I’m not saying .mld files are perfect and that’s why I want them improved :–) and the latest addition of latex maths is an excellent step in that direction.
So maybe it would be good if you could articulate exactly what you feel is missing so that these points can be improved. A quick look suggests to me that it wouldn’t be particularly challenging to provide the diskuv documentation as a web of mld files.
I’m not sure I got this. For me the point is not for newcomers to be able to write documentation, it’s rather to have it easily find and comfortably read. As far as the documentation production is concerned you should aim for the working programmer and as I mentioned .mld files make that exceptionally easy.
In my opinion it should definitively both. No distinction should be made between the two, I want a documentation system not segregated documentation tools that live on their own island. Especially the experience of moving from API reference to reference manuals and howtos should be seamless and this accross packages. .mld files and their checked cross reference capabilities (even across packages!) are in an excellent position to provide this.
It may have been understood that way but note that I was not suggesting this for the Outreachy project here. I suggested something for the odoc project, which is to focus on improving the existing odoc experience rather than expanding its scope. Whether some of the tasks therein are suitable for Outreachy is not for me to judge, but to the Outreachy mentors.

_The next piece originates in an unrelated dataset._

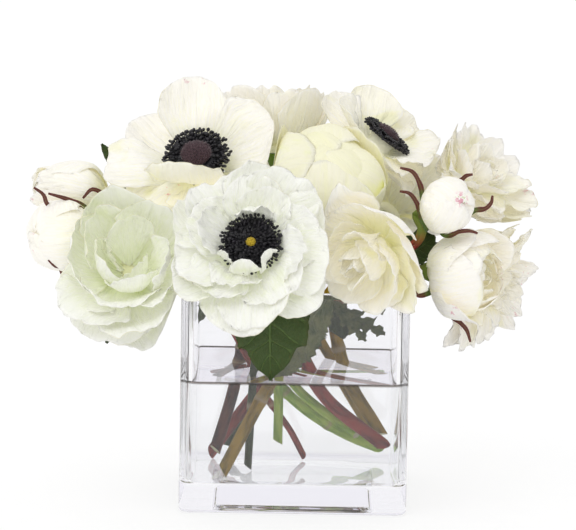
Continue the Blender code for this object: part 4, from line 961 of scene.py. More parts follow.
# Every stem with its leaves, in millimetres; shares of its length and directions have no unit.
STEMS = (
    stem("stem_rose_back", "brown", 7, (-44.5, 20, 24), ((-34, 15, 62.5), (-30, 11, 90), (-45, 24, 125)),
         ("rose_back",), leaves=(
        leaf(0.86, (-0.85, 0.35, 0.2), (0, 0.2, 1), 46, 26, (10, -40, -80)),
    )),
    stem("stem_rose_right", "red", 6.5, (-47, 38, 20), ((-24.6, 25, 53), (2, 14, 88), (26, 3, 113),
         (56, -12, 131)), ("rose_right", "bud_right"), branch=(0.80, (70, -26, 158)), leaves=(
        leaf(0.62, (0.25, -0.9, 0.0), (0.1, -0.5, 0.9), 30, 22, (0, -40, -60), notch=0.35, rows=5),
        leaf(0.80, (0.2, -0.3, 0.9), (0.6, -0.8, 0.1), 30, 13, (0, -10, -30)),
        leaf(0.72, (0.12, -0.2, 0.95), (0.1, -0.95, -0.1), 44, 17, (0, 8, 20), notch=0.1, serration=0.16),
        leaf(0.66, (-0.25, -0.1, 0.95), (0.2, -0.9, 0.2), 40, 22, (0, 8, -10), notch=0.1, serration=0.16),
        leaf(0.85, (0.72, -0.25, 0.62), (-0.45, -0.85, 0.2), 34, 22, (0, 6, -10), notch=0.1,
             serration=0.16),
        leaf(0.72, (0.75, -0.6, 0.25), (0, -0.3, 1), 36, 20, (0, -20, -50), notch=0.3, serration=0.2),
    ), curls=(
        ((73, -34, 166), (70, -40, 175), (67.5, -44, 185), (63, -47, 192), (56.5, -48, 194)),
        ((73, -34, 158), (69, -42, 166), (66, -46, 174.5), (61.5, -48, 180), (56.5, -49, 181)),
        ((86, -28, 177), (91.5, -30, 185.5), (94, -31, 188), (97.5, -32, 189)),
        ((91.5, -30, 163), (99, -34, 169), (105, -36, 170.5), (108, -37, 174), (108.5, -38, 178)),
        ((79, -32, 159), (84, -45, 156), (91, -51, 159.5), (96, -53, 160), (100, -54, 159)),
        ((81.5, -24, 115), (86, -36, 110), (91.5, -41, 107), (95.5, -43, 103), (98, -43, 96)),
        ((77, -24, 124), (73, -36, 121.5), (68, -40, 121.5), (64.5, -42, 127.5), (61.5, -44, 127.5)),
    )),
    stem("stem_rose_front", "olive", 7, (-39.5, -34, 19.5), ((-11.9, -26, 72), (4, -22, 98),
         (30, -26, 132)), ("rose_front",), leaves=(
        leaf(0.66, (0.6, -0.7, 0.35), (0.1, -0.3, 0.95), 38, 24, (0, -62, -80), notch=0.15, teeth=17,
             serration=0.2, grey=0.7),
        leaf(0.62, (-0.55, -0.30, -0.78), (-0.1, -1, 0.3), 60, 30, (8, 0, -12), notch=0.06, teeth=21,
             serration=0.22, stalk=0.04, grey=1),
        leaf(0.58, (0.84, -0.28, -0.40), (0.2, -0.9, 0.4), 40, 17, (0, -14, 16), notch=0.7, rows=9,
             stalk=0.04, serration=0.35, grey=0.6),
        leaf(0.60, (0.60, -0.34, -0.66), (0.2, -0.9, 0.4), 34, 15, (0, -10, 12), notch=0.7, rows=9,
             stalk=0.04, serration=0.35, grey=0.9),
        leaf(0.74, (0.90, -0.16, -0.40), (0.1, -0.9, 0.4), 26, 18, (0, -16, -20), notch=0.5, rows=9,
             stalk=0.04, serration=0.3, teeth=15),
    )),
    stem("stem_cream_bloom", "dark", 4.5, (-25.5, -14, 19.5), ((-22.4, -12, 84.5), (-15, 12, 125),
         (-12, 36, 160)), ("cream_bloom_top",), leaves=(
        leaf(0.70, (-0.15, -0.45, 0.9), (0, -1, 0.2), 40, 24, (0, 14, 20), rows=5),
    )),
    stem("stem_anemone_front", "green", 5.5, (-8.7, 0, 32), ((-8.5, -4, 64), (-11, -12, 92),
         (-18, -46, 136)), ("anemone_front",), leaves=(
        leaf(0.88, (0.28, -0.9, 0.1), (0, 0, 1), 78, 46, FOLD_OVER, notch=0, stalk=0.26, rows=9, teeth=27,
             serration=0.05, point=1.15),
    )),
    stem("stem_buds_left", "red", 3.8, (6, 30, 20), ((-2, 22, 36), (-13.5, 12, 53), (-34, 4, 90),
         (-56, 8, 130), (-84, 14, 152)), ("bud_left_upper", "bud_left_lower"), calyx=4.2, branch=(0.80,
         (-94, 10, 152)), leaves=(
        leaf(0.88, (-0.55, 0.03, 0.82), (-0.3, -0.9, 0), 50, 11, (0, 6, 10), notch=0, rows=4),
    ), curls=(
        ((-125, 4, 157), (-135, -6, 162), (-141, -15, 166), (-143, -20, 172), (-148, -22, 176)),
        ((-113, 2, 152), (-117, -8, 161), (-124.5, -15, 167), (-132, -18, 170), (-140, -20, 172.5)),
        ((-104.5, 8, 161), (-108, -2, 167.5), (-111, -8, 172), (-116, -11, 174), (-121, -12, 169)),
        ((-113, 0, 155), (-116, -14, 154), (-119.5, -22, 150), (-121, -25, 145)),
        ((-117, 4, 144.5), (-123, -10, 136), (-129.5, -17, 132), (-135, -20, 131), (-139.5, -22, 135)),
        ((-119.5, 6, 141), (-127, -4, 131), (-133, -10, 128), (-131, -12, 124), (-127, -13, 120.5)),
    )),
    stem("stem_peony_left", "green", 6, (49.5, 45, 23), ((28, 30, 34), (-6.9, 5, 61.8), (-30, -6, 92),
         (-58, -12, 131), (-82, -16, 132)), ("peony_left",), calyx=7.5, leaves=(
        leaf(0.62, (-0.5, -0.8, 0.1), (0, -0.2, 1), 30, 14, (0, -40, -60)),
        leaf(0.90, (-0.3, -0.2, -0.9), (-0.2, -1, 0), 46, 18, (0, 10, 20)),
    )),
    stem("stem_anemone_left", "green", 5, (36, 0, 37), ((2.5, -3, 62.3), (-18, -4, 92), (-44, 2, 145)),
         ("anemone_left",)),
    stem("stem_ranunculus", "red", 7.7, (52, -10, 32), ((14, -8, 64.2), (1, -6, 92), (8, 3, 130)),
         ("ranunculus_top",), calyx=7.5, leaves=(
        leaf(0.72, (-0.25, -0.9, 0.35), (0, -0.2, 1), 36, 22, (10, 30, 10), rows=5),
        leaf(0.86, (0.8, -0.45, 0.35), (-0.2, 0.1, 1), 36, 20, (4, 10, -10), rows=5),
        leaf(0.84, (-0.6, -0.6, 0.5), (0.1, 0.1, 1), 32, 18, (6, 10, 0), rows=5),
        leaf(0.80, (0.3, 0.85, 0.4), (0, -0.2, 1), 34, 18, (4, 8, -6), rows=5),
    )),
    stem("stem_anemone_right", "olive", 7, (50, 25, 34), ((26.8, 18, 75.5), (22, 15, 100), (30, 18, 150)),
         ("anemone_right",)),
    stem("stem_dahlias", "dark", 5.5, (-38, 50, 22), ((-16, 36, 54), (6, 26, 88), (36, 20, 124),
         (68, 22, 145)), ("dahlia_upper", "dahlia_lower"), branch=(0.80, (82, 20, 132)), leaves=(
        leaf(0.80, (0.7, 0.6, 0.1), (0, 0, 1), 46, 26, (0, -40, -80)),
    )),
    stem("stem_back_blooms", "olive", 6, (47, 48, 30), ((30, 36, 58), (10, 30, 92), (3, 48, 128)),
         ("anemone_back", "peony_back"), branch=(0.68, (28, 34, 132)), leaves=(
        leaf(0.88, (-0.3, 0.9, 0.1), (0, 0, 1), 74, 36, FOLD_OVER, stalk=0.26, rows=9),
    )),
)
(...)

There’s definitely a critical point about the goal of odoc covering both reference and linear documentation. Doing Sphinx may make it harder to achieve that goal. So I’ll continue this offline and spin up a new discuss thread (or post a conclusion) as needed.
After a short discussion at ICFP, me and @gasche are planning to submit a project to add identifiers to the compiler error messages, which should help to have a more extensive documentation of all error cases. We are currently checking that no one has any major objections to the idea before submitting the projects.